The “senior source” told the Mail on Sunday that certain changes to the Gambling Act have been unofficially agreed to already, though it’s important to stress that no official announcements have been made at this stage.
The national newspaper’s anonymous insider said there will be a dramatic reduction in the amount customers can wager online.
Tighter restrictions are likely
The source reportedly told the Mail on Sunday that it’s “highly likely” the maximum bet for online slots will be brought in line with current FOBT laws.
Those following the recent changes to UK gambling laws will know that the government introduced a £2 limit for live betting terminals in 2019. Matching this would mean players could only stake a maximum of £2 per spin on online slots. The other major change that could affect high rollers is a ban on VIP schemes.
The Mail on Sunday’s article doesn’t define what it means by “VIP schemes,” but further investigation suggests that it may apply to loyalty programs that reward players who lose large sums of money. There is a chance, however, that the ban could extend to loyalty programs in general. If that’s the case, it may bring an end to all cashback incentives and VIP bonuses.
The rumored changes are, by and large, aimed at online casinos, though a ban on VIP schemes could impact poker sites. Rakeback schemes don’t necessarily reward players for losing money. Instead, points are earned based on the rake contributions a player makes.

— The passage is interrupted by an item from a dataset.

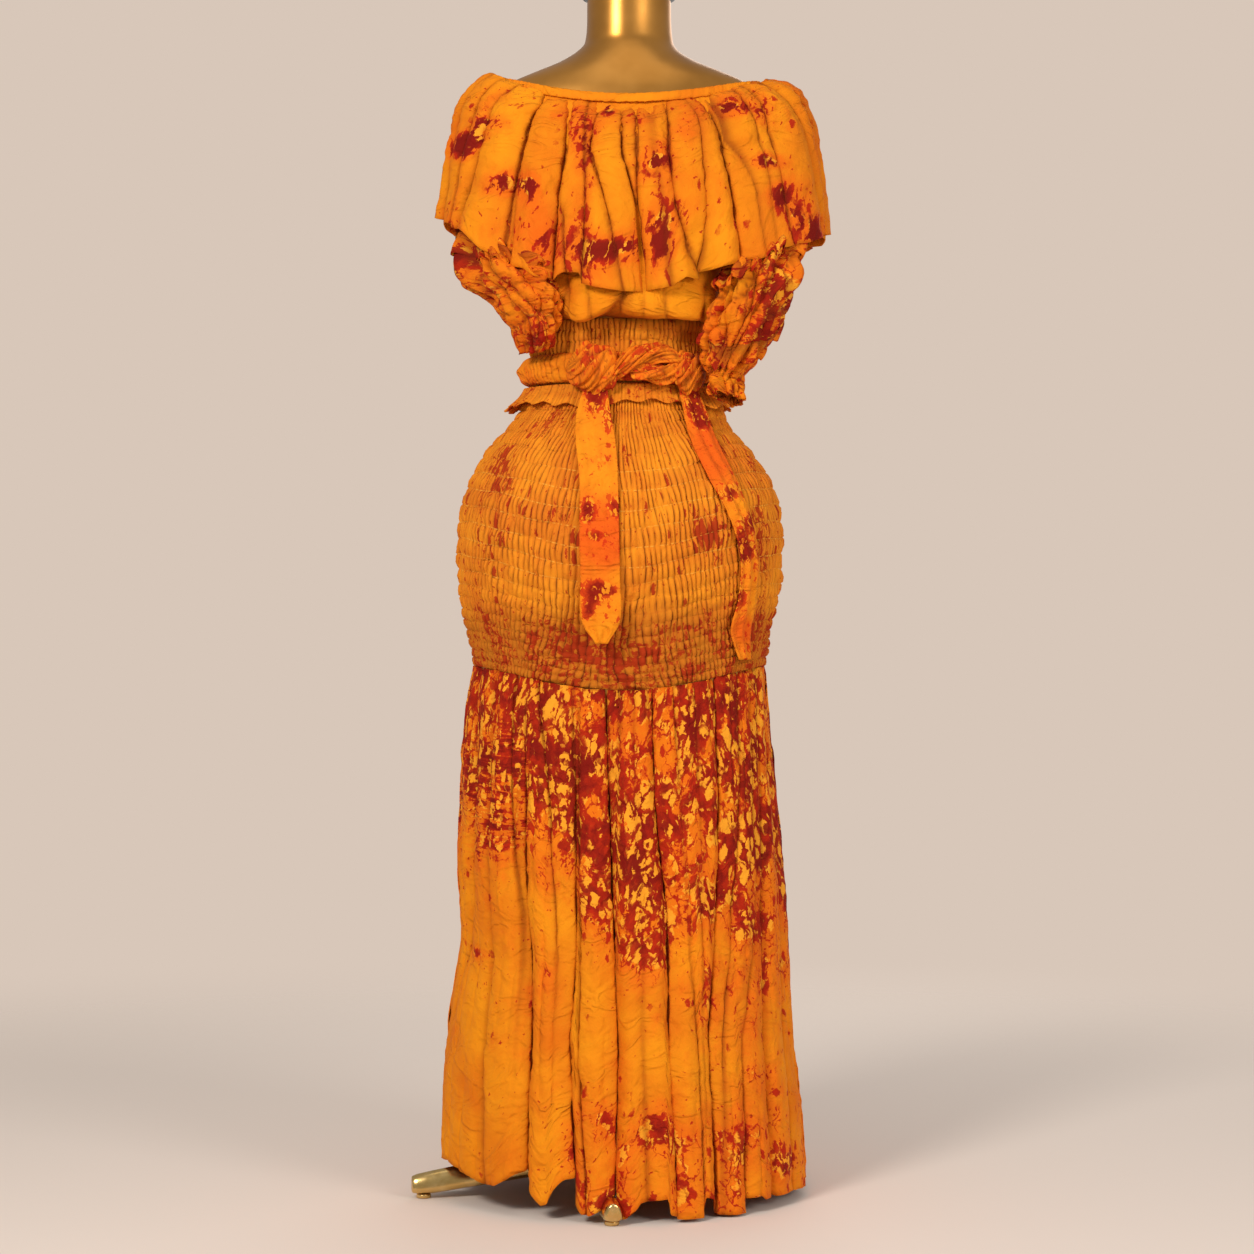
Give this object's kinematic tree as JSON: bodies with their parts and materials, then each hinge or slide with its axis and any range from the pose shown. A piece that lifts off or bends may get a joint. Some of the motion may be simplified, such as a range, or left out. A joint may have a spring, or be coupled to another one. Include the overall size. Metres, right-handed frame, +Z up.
{
  "type": "off-shoulder maxi dress on a dress form",
  "caption": "Off-shoulder maxi dress with a deep ruffle, smocked waist and hips, tie belt and gathered skirt, worn on a limbless gold dress form and stand.",
  "frame": {"origin": "on the floor, under the middle of the whole", "axes": "+Z up, +Y the way the wearer faces, so the tied back faces -Y, +X the wearer's right"},
  "size_m": [0.5216, 0.4572, 1.4993],
  "materials": {
    "dyed_cotton": "hand-dyed cotton lawn, matt with a slight sheen",
    "smocked_cotton": "the same cotton gathered on rows of elastic thread",
    "sash_cotton": "the same cotton, redder, gathered and knotted",
    "gold_lacquer": "satin gold lacquer",
    "polished_brass": "polished",
    "dark_cap": "satin"
  },
  "bodies": {
    "root": {"neck_casing": "dyed_cotton", "shoulder_ruffle": "dyed_cotton", "bodice_back": "dyed_cotton", "bodice_front": "dyed_cotton", "sleeve_left": "dyed_cotton", "sleeve_right": "dyed_cotton", "waist_smocking": "smocked_cotton", "waist_frill": "smocked_cotton", "hip_smocking": "smocked_cotton", "skirt_panel": "dyed_cotton", "belt_band": "sash_cotton", "belt_knot_left": "sash_cotton", "belt_roll": "sash_cotton", "belt_knot_right": "sash_cotton", "belt_end_left": "sash_cotton", "belt_end_right": "sash_cotton", "form_torso": "gold_lacquer", "neck_cap": "dark_cap", "stand_flange": "polished_brass", "stand_pole": "polished_brass", "stand_hub": "polished_brass", "stand_leg_1": "polished_brass", "stand_leg_2": "polished_brass", "stand_leg_3": "polished_brass", "stand_leg_4": "polished_brass", "foot_pad_1": "polished_brass", "foot_pad_2": "polished_brass", "foot_pad_3": "polished_brass", "foot_pad_4": "polished_brass"}
  },
  "joints": []
}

But, it may be the case that government ministers aren’t aware of such nuances. Therefore, any ban on VIP schemes could result in a ban on rakeback at online poker sites in the UK.
UK gambling law shakeup could hurt poker players
CardsChat reached out to some of the leading UK operators for comment, but due to the proposed changes being little more than hearsay at the moment, no one is willing to speculate on the possible ramifications without having more information.
The one thing we know is that changes are coming. Oliver Dowden, Secretary of State for Digital, Culture, Media and Sport, said last year that he wants the UK’s gambling laws to be fit for the digital age, and he launched a review of the 2005 Gambling Act off the back of that comment.
A call for evidence followed and responses from ministers, industry insiders, and members of the public were collected. The submission period ended in March and the evidence has been under review since then. But, with COVID-19 pushing the majority of political issues into the background over the past 16 months, no official decisions have been made as of yet.